I went back to college and graduated as a mechanical engineer with the primary goal of working at NASA. One day, a group from Goddard Space Flight Center went to Puerto Rico to recruit for its internship program. I applied, went to the interview, and luckily, I was accepted. As an intern, I applied for what is now known as the Pathways program, which provides students with paid work experience and, to recent graduates, a dynamic professional development program early in their careers. When I graduated, I already had a job offer with Goddard.

Besides working for NASA, what prompted you to go back to college?

Usually, at the age of 30, people see this type of dream as something almost impossible. I wanted to prove that this was not true and that I still had enough skills to be in such a competitive work environment. Better late than never! Puerto Ricans use a phrase at times like this: “Voy a tirar p’adelante,” which means, “I will make myself go forward.” I’d rather try and fail than spend my whole life saying, “It would have been nice to try.” I didn’t want to experience that regret. I know it sounds like a cliché, but it is important to always fight for your dreams and never give up under any circumstances.
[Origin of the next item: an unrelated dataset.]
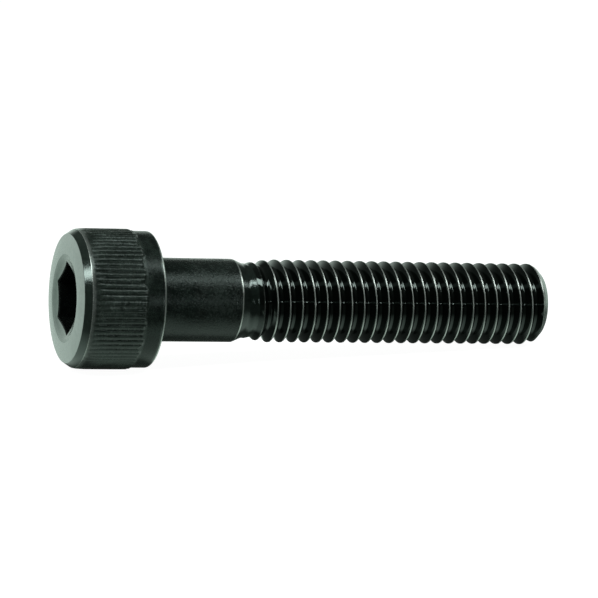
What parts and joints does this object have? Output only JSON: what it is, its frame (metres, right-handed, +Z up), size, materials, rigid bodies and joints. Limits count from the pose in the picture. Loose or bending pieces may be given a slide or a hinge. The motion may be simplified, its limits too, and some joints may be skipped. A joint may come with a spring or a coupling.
{
  "type": "hex socket cap screw",
  "caption": "Steel socket head cap screw with a knurled cylindrical head, hexagonal drive socket, plain shank and coarse right-hand thread.",
  "frame": {"origin": "on the surface the screw lies on, below the middle of its box", "axes": "+X along the screw's length from the head to the tip, which is tilted down a little as it lies, and +Z up"},
  "size_m": [0.0484, 0.0132, 0.0135],
  "materials": {
    "black_oxide_steel": "black oxide on alloy steel, lightly oiled, satin"
  },
  "bodies": {
    "root": {"cap_screw": "black_oxide_steel"}
  },
  "joints": []
}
What do you like most about your job?

One of the things I like the most about my job is that I am involved in many projects simultaneously. At Goddard, all space projects need to assess the risks from orbital debris. We take a little bit of that weight off with our analysis and help them focus on their mission. A few weeks ago, we worked with NASA’s Plankton, Aerosol, Clouds, Oceanic Ecosystem mission, or PACE. It is a terrestrial research satellite that needed particle impact analysis to ensure that it adequately protects the components necessary for maneuvers to re-enter the atmosphere. We help reinforce the design to make it more secure. In the same way, I am collaborating with the Roman Space Telescope mission, identifying possible vulnerabilities of the telescope to meteorites in deep space and eliminate these vulnerabilities.